Use reading to prevent conflict. Better to read than get irritable from overstimulation and snap at relatives.

Find allies. Other introverts in family might appreciate reading companionship.

Remember it’s temporary. You can survive sub-optimal reading conditions for a few days. You’ll be home soon.

When to Defend Your Reading

Push back if:

  • Family mocks or belittles your reading
  • They demand constant availability without respecting any personal time
  • Reading is framed as moral failure or character flaw

You don’t have to justify reading. It’s a legitimate activity and leisure choice.

But pick battles carefully. Is this the relationship hill to die on?

Making Peace with Reading Less

You probably will read less during family holidays. That’s okay.

It’s temporary. Normal reading life resumes when you return home.

Connection with family has value even when it cuts into reading time.

Books will wait. Your relationships might not.

Find the balance between honoring your needs and being present with people you care about.

What Worked for Us

This year’s approach:

  • Morning reading (6-7am before family woke)
  • Participated fully in day activities
  • Evening reading (after 9pm when things wound down)
  • One longer reading session on a day when family was scattered doing own things

Total reading: Less than home, more than nothing.

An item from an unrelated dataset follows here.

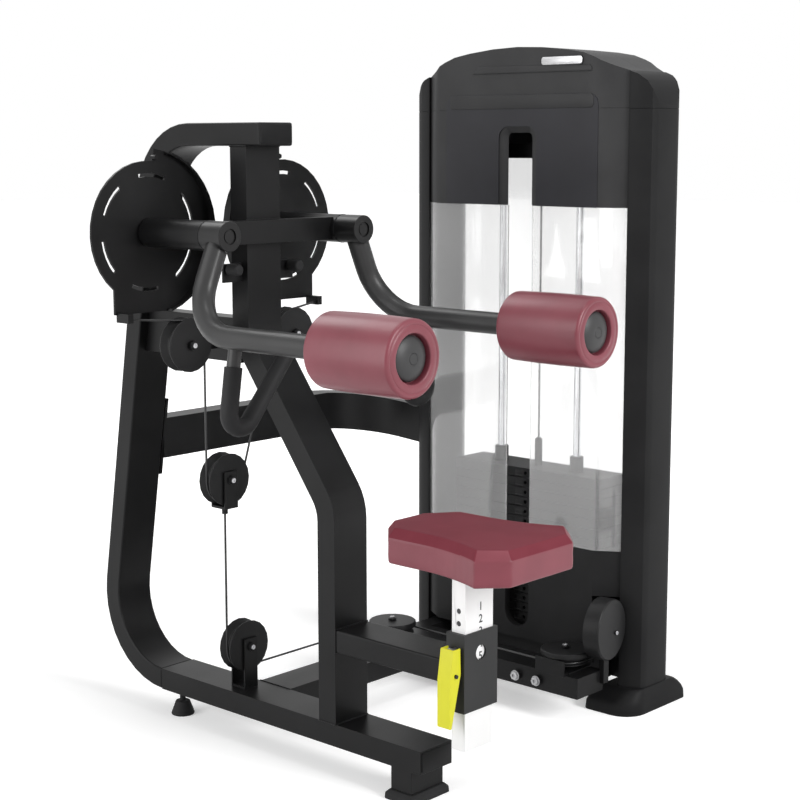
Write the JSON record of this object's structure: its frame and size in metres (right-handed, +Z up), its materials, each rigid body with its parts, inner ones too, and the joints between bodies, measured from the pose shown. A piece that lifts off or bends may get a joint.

Felt balanced.

The Real Advice

Your family, your dynamics, your decisions.

Some families are great about respecting individual needs. Others aren’t.

Some holiday gatherings last days. Others last hours.

Some readers can go without reading. Others get genuinely distressed.

Calibrate your approach to your specific situation.

Don’t feel guilty for needing reading time during family holidays.

But also don’t hide behind books to avoid difficult but necessary family interactions.

Balance matters. You can be both a reader and a family member.

The holidays don’t have to mean abandoning your reading life. They just mean adapting it temporarily.

Read when you can. Connect when you should. Survive with grace and return home to your books.

That’s enough.

Merry Christmas, happy reading, and may your family be understanding about your book habit.